**TASK TO COMPLETE:** Your task is to return, exactly, the run of lines starting at the line holding "Turn this picture" and ending at the line holding "const KNOCKOUT_CIRCLE = 55;", both ends included and no other lines.
- - -
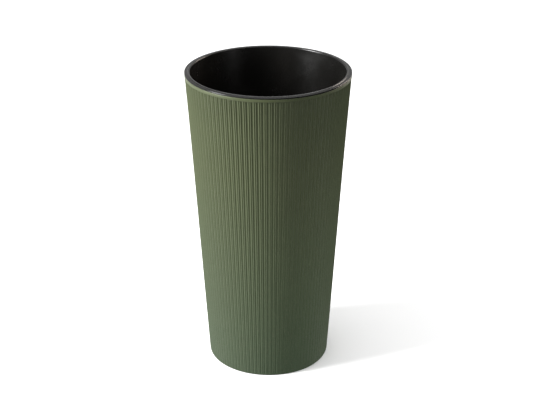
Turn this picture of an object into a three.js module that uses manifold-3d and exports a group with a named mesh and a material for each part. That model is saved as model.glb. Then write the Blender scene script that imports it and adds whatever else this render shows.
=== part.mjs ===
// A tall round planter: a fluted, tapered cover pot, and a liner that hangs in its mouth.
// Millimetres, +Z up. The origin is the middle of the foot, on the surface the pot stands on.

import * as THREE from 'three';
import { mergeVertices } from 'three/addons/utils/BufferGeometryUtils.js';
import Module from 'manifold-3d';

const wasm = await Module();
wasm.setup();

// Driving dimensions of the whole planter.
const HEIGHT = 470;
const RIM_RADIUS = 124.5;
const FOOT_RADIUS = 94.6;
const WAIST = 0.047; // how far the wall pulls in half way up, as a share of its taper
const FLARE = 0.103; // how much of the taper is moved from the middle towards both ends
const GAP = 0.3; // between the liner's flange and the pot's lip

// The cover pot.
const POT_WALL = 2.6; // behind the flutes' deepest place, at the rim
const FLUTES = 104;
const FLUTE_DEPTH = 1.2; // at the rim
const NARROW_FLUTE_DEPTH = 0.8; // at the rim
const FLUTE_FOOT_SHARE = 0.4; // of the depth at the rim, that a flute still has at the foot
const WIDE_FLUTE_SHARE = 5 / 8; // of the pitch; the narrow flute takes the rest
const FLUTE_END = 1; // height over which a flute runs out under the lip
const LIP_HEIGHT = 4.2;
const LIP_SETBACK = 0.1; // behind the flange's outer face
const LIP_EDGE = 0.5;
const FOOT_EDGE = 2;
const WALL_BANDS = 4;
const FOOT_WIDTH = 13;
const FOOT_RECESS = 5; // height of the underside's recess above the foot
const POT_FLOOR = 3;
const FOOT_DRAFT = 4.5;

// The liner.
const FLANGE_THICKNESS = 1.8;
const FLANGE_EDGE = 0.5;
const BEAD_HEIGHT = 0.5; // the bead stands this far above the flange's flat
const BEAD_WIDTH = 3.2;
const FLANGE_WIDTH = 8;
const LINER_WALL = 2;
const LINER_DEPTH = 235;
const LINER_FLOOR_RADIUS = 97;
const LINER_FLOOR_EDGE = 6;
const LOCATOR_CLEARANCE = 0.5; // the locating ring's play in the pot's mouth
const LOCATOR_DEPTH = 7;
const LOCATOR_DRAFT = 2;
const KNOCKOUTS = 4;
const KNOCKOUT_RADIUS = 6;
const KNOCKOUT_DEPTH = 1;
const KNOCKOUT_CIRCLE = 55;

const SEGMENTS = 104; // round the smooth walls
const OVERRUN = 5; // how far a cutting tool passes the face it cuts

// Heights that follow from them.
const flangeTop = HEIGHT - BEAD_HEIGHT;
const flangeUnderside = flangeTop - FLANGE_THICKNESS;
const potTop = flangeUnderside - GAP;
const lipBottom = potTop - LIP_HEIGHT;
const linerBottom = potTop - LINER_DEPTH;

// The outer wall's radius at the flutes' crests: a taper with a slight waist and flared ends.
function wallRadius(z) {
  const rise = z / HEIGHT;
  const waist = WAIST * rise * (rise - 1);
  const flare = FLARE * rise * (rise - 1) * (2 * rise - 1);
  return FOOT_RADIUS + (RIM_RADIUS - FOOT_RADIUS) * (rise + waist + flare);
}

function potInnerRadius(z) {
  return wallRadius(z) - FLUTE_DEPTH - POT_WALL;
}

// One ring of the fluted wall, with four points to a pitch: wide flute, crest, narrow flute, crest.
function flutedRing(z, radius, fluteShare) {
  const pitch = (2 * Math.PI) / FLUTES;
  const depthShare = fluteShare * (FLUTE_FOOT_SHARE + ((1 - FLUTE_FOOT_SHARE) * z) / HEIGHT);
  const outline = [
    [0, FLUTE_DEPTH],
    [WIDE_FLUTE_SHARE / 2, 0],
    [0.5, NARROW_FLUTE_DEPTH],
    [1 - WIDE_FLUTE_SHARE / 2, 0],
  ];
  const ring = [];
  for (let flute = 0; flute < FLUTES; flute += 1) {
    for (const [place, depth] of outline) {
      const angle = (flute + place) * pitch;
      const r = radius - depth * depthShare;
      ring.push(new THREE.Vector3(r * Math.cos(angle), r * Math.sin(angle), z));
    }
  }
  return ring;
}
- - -
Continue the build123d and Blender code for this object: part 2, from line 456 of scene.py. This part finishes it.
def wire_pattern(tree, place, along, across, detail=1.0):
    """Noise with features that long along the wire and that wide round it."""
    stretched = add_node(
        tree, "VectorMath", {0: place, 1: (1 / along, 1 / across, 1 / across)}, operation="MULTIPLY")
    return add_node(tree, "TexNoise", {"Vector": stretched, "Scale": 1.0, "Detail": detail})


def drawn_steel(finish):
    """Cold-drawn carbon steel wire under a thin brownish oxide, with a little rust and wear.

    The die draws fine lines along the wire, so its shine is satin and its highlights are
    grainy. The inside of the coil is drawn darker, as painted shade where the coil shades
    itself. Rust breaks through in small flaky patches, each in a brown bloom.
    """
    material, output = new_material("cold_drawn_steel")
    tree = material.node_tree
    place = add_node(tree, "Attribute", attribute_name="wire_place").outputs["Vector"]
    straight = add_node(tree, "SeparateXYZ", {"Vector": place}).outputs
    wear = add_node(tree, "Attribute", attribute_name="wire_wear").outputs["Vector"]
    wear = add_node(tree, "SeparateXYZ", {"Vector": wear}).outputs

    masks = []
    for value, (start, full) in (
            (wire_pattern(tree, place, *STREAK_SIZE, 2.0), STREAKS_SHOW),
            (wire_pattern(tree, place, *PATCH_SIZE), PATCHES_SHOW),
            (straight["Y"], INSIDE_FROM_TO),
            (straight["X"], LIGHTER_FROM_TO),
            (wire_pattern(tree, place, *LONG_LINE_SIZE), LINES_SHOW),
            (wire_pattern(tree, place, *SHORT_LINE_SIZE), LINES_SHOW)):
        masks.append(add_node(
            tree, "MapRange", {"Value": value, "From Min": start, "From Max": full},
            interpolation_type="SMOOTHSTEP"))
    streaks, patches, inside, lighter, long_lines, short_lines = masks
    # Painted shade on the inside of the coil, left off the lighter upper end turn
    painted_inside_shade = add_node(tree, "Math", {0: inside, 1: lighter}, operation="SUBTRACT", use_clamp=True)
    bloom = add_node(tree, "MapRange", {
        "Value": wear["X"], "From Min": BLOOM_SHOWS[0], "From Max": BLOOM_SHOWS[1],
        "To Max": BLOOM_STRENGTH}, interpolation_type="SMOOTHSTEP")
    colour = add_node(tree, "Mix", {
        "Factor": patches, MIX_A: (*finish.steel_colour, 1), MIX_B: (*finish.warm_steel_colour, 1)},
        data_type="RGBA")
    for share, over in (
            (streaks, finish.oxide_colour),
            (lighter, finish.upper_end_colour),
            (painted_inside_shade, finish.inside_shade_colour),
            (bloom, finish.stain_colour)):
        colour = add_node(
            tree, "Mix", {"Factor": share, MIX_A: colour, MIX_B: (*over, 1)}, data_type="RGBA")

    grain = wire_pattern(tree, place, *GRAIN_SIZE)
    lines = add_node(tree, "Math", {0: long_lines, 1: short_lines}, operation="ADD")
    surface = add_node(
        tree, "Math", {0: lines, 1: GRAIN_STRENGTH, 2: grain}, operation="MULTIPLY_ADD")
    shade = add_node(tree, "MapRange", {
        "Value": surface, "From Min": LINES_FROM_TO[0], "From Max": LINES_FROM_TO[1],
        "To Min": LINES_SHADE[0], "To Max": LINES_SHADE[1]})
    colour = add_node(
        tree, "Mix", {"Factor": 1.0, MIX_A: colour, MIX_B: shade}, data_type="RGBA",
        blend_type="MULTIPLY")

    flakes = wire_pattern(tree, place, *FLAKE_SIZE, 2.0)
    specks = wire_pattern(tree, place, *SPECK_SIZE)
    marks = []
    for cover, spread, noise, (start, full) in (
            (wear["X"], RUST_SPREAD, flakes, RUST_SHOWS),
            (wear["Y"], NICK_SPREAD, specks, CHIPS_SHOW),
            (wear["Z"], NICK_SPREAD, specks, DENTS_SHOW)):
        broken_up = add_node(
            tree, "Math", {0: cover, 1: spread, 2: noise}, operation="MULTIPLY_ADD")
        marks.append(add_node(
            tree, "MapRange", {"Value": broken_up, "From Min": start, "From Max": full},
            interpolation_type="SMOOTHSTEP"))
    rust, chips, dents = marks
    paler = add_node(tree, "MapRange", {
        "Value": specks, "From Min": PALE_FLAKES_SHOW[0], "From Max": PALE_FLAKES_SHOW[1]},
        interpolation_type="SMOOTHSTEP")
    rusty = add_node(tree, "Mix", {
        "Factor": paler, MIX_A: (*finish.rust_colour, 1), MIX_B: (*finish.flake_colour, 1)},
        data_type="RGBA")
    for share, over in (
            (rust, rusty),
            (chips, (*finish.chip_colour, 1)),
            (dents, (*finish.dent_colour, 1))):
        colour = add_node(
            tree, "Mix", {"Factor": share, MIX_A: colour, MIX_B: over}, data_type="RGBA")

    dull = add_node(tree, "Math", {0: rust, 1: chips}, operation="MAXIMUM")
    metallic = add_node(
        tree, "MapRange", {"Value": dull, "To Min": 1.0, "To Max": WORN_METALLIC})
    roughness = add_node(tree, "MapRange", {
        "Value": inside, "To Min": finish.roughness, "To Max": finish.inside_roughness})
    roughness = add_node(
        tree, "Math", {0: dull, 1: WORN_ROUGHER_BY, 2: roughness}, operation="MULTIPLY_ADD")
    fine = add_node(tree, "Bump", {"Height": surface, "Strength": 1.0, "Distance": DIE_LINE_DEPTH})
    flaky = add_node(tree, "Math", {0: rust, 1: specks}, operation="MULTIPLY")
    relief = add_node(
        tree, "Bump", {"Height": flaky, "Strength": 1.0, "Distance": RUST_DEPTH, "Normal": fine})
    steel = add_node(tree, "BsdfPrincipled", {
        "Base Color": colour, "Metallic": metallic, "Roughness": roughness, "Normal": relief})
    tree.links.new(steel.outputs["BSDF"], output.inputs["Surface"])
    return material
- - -
**RESPONSE TO THE TASK:**
Turn this picture of an object into a three.js module that uses manifold-3d and exports a group with a named mesh and a material for each part. That model is saved as model.glb. Then write the Blender scene script that imports it and adds whatever else this render shows.
=== part.mjs ===
// A tall round planter: a fluted, tapered cover pot, and a liner that hangs in its mouth.
// Millimetres, +Z up. The origin is the middle of the foot, on the surface the pot stands on.

import * as THREE from 'three';
import { mergeVertices } from 'three/addons/utils/BufferGeometryUtils.js';
import Module from 'manifold-3d';

const wasm = await Module();
wasm.setup();

// Driving dimensions of the whole planter.
const HEIGHT = 470;
const RIM_RADIUS = 124.5;
const FOOT_RADIUS = 94.6;
const WAIST = 0.047; // how far the wall pulls in half way up, as a share of its taper
const FLARE = 0.103; // how much of the taper is moved from the middle towards both ends
const GAP = 0.3; // between the liner's flange and the pot's lip

// The cover pot.
const POT_WALL = 2.6; // behind the flutes' deepest place, at the rim
const FLUTES = 104;
const FLUTE_DEPTH = 1.2; // at the rim
const NARROW_FLUTE_DEPTH = 0.8; // at the rim
const FLUTE_FOOT_SHARE = 0.4; // of the depth at the rim, that a flute still has at the foot
const WIDE_FLUTE_SHARE = 5 / 8; // of the pitch; the narrow flute takes the rest
const FLUTE_END = 1; // height over which a flute runs out under the lip
const LIP_HEIGHT = 4.2;
const LIP_SETBACK = 0.1; // behind the flange's outer face
const LIP_EDGE = 0.5;
const FOOT_EDGE = 2;
const WALL_BANDS = 4;
const FOOT_WIDTH = 13;
const FOOT_RECESS = 5; // height of the underside's recess above the foot
const POT_FLOOR = 3;
const FOOT_DRAFT = 4.5;

// The liner.
const FLANGE_THICKNESS = 1.8;
const FLANGE_EDGE = 0.5;
const BEAD_HEIGHT = 0.5; // the bead stands this far above the flange's flat
const BEAD_WIDTH = 3.2;
const FLANGE_WIDTH = 8;
const LINER_WALL = 2;
const LINER_DEPTH = 235;
const LINER_FLOOR_RADIUS = 97;
const LINER_FLOOR_EDGE = 6;
const LOCATOR_CLEARANCE = 0.5; // the locating ring's play in the pot's mouth
const LOCATOR_DEPTH = 7;
const LOCATOR_DRAFT = 2;
const KNOCKOUTS = 4;
const KNOCKOUT_RADIUS = 6;
const KNOCKOUT_DEPTH = 1;
const KNOCKOUT_CIRCLE = 55;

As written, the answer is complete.